REPUBLIKA.CO.ID, JAKARTA -- Mantan ketua Dirjen Pajak Hadi Poernomo akhirnya datang memenuhi panggilan KPK, Kamis (23/4). Dia diperiksa sebagai tersangka dalam kasus dugaan korupsi permohonan keberatan pajak yang diajukan Bank Central Asia (BCA) tahun 1999.
Bekas ketua Badan Pemeriksa Keuangan itu tiba di gedung lembaga antikorupsi pukul 09.50 WIB. Dengan mengenakan batik coklat dan peci hitam, ia enggan berkomentar terkait kasus yang disangkakan kepadanya. Namun, dia membenarkan bahwa pemeriksaannya terkait status tersangkanya.
"Ya diperiksa (sebagai tersangka)," kata Hadi sambil bergegas memasuki lobi gedung KPK, Kamis (23/4). Dia pun tidak mau berandai-andai atas kemungkinan penahanan terhadap dirinya. "Kita ikuti proses hukum di KPK saja."
Kepala Bagian Pemberitaan dan Publikasi KPK Priharsa Nugraha membenarkan, Hadi diperiksa sebagai tersangka terkait kasus yang diduga merugikan keuangan negara hingga ratusan miliar tersebut. "Iya, hari ini penyidik kami (KPK) memanggil HP untuk diperiksa dalam kapasitas sebagai tersangka," ujar dia.

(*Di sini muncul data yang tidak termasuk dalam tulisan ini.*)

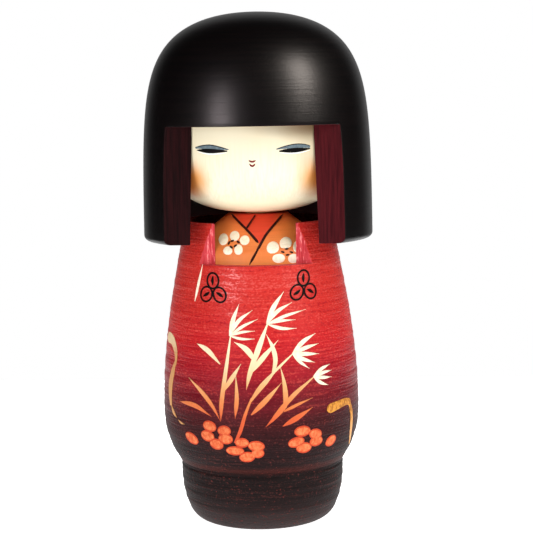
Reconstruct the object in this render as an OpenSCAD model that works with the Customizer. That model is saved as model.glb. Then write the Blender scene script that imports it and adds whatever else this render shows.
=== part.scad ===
// Turned wooden kokeshi doll.
//
// The frame: +Z is up, the origin is the centre of the flat resting face, and
// the doll looks along -Y. Every piece is turned about the Z axis. The hair and
// the kimono are then sawn flat in front, which bares the face and the collar.

/* [Whole doll] */
// Height of the crown above the resting face
doll_h = 155; // [150:1:170]

/* [Hair] */
// Outer radius of the hair at its lower rim
hair_r = 35; // [34:0.5:38]
// Height of the lower rim
rim_z = 86.7; // [85:0.1:88]
// Height of the straight fringe
fringe_z = 121.2; // [119:0.1:125]
// Distance from the axis to the flats sawn on the side locks
lock_front = 22.8; // [20:0.1:25]
// Depth over which the crown closes to its tip
crown_len = 11.5; // [10:0.5:13]
// Radius of the rounding around the outer rim
rim_round = 1.6; // [0.5:0.1:2.5]

/* [Face block] */
// Radius of the seat glued into the hair
seat_r = 28.8; // [28.5:0.1:30]
// Height of the top of the face block inside the hair
seat_top_z = 131; // [128:1:135]
// Radius of the face below the fringe
face_r = 28.5; // [28:0.1:28.5]
// Height at which the cheeks start to round in
cheek_z = 116.4; // [112:0.1:118]
// Height of the underside of the chin
chin_z = 94.7; // [94.7:0.1:97]
// Squareness of the rounding from cheek to chin, where 2 is an ellipse
chin_square = 2.6; // [2.2:0.1:3.5]

/* [Collar plug] */
// Radius of the plug, which fills the bore of the kimono
collar_r = 21.75; // [21:0.05:21.8]
// Height of the plug's lower end
collar_bottom_z = 60; // [50:1:70]
// Height at which the shoulder meets the bore
shoulder_z = 84.4; // [83:0.1:86]
// Radius of the neck at the top of the shoulder
neck_r = 9.7; // [8:0.1:11]

/* [Kimono body] */
// Radius of the belly at its widest
belly_r = 30.2; // [29:0.1:32]
// Height of the widest place
belly_z = 34.8; // [32:0.1:37]
// Height of the kimono's upper edge
kimono_top_z = 92.6; // [91:0.1:93]
// Distance from the axis to the flat sawn in front of the collar
kimono_front = 18.3; // [16:0.1:20]
// Height of the ledge below the collar
ledge_z = 80.5; // [78:0.1:82]

/* [Foot] */
// Radius of the foot's upright side
foot_r = 25.1; // [24.9:0.1:26]
// Height of the foot up to the waist groove
foot_h = 17.2; // [16:0.1:17.5]
// Radius of the flat resting face
rest_r = 17.5; // [14:0.5:20]

/* [Neck dowel] */
// Radius of the dowel between collar and head
dowel_r = 4; // [3:0.5:5]
// How deep the dowel is glued into the collar plug
dowel_in_collar = 16; // [12:1:20]
// How far the dowel reaches into the head
dowel_in_head = 14; // [12:1:20]
// Radial clearance on which the head turns
turning_clearance = 0.05; // [0.02:0.01:0.1]

/* [Hidden] */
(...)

Hadi Poernomo hari dijadwalkan diperiksa sebagai tersangka dalam kasus dugaan suap permohonan keberatan pajak yang diajukan Bank Central Asia (BCA) tahun 1999. Dia diperiksa dalam kapasitasnya sebagai mantan Direktur Jenderal (Dirjen) Pajak periode 2002-2004.
Hadi telah ditetapkan sebagai tersangka sejak 21 April 2014 dan telah dipanggil tiga kali untuk diperiksa sebagai tersangka namun tak pernah memenuhinya. Pada panggilan pertama, Kamis (5/3), dia tak memenuhi panggilan tanpa alasan yang jelas.
Kemudian pada pemanggilan kedua, Kamis (12/3) atau tujuh hari setelah pemanggilan pertama, dia beralasan sakit mendadak. Dan di pemanggilan ketiga, Hadi tak hadir dengan alasan sedang mengajukan gugatan praperadilan yang kini telah dicabutnya sendiri.
Hadi ditetapkan sebagai tersangka terkait dengan jabatannya sebagai Direktur Jenderal Pajak Kementerian Keuangan periode 2002-2004. Ia diduga mengubah keputusan sehingga menyebabkan kerugian negara sebesar Rp 375 miliar.
Dia diduga melakukan perbuatan melawan hukum atau penyalahgunaan wewenang terkait permohonan keberatan BCA selaku wajib pajak pada 1999. Hadi juga diduga menyalahi prosedur dengan menerima surat permohonan keberatan pajak BCA.
Akibat perbuatannya, KPK menjerat Hadi dengan Pasal 2 ayat 1 dan atau Pasal 3 Undang-Undang Nomor 30 Tahun 1999 sebagaimana telah diubah dalam UU Nomor 20 Tahun 2001 tentang Pemberantasan Tindak Pidana Korupsi juncto Pasal 55 ayat (1) ke-1 KUHPidana.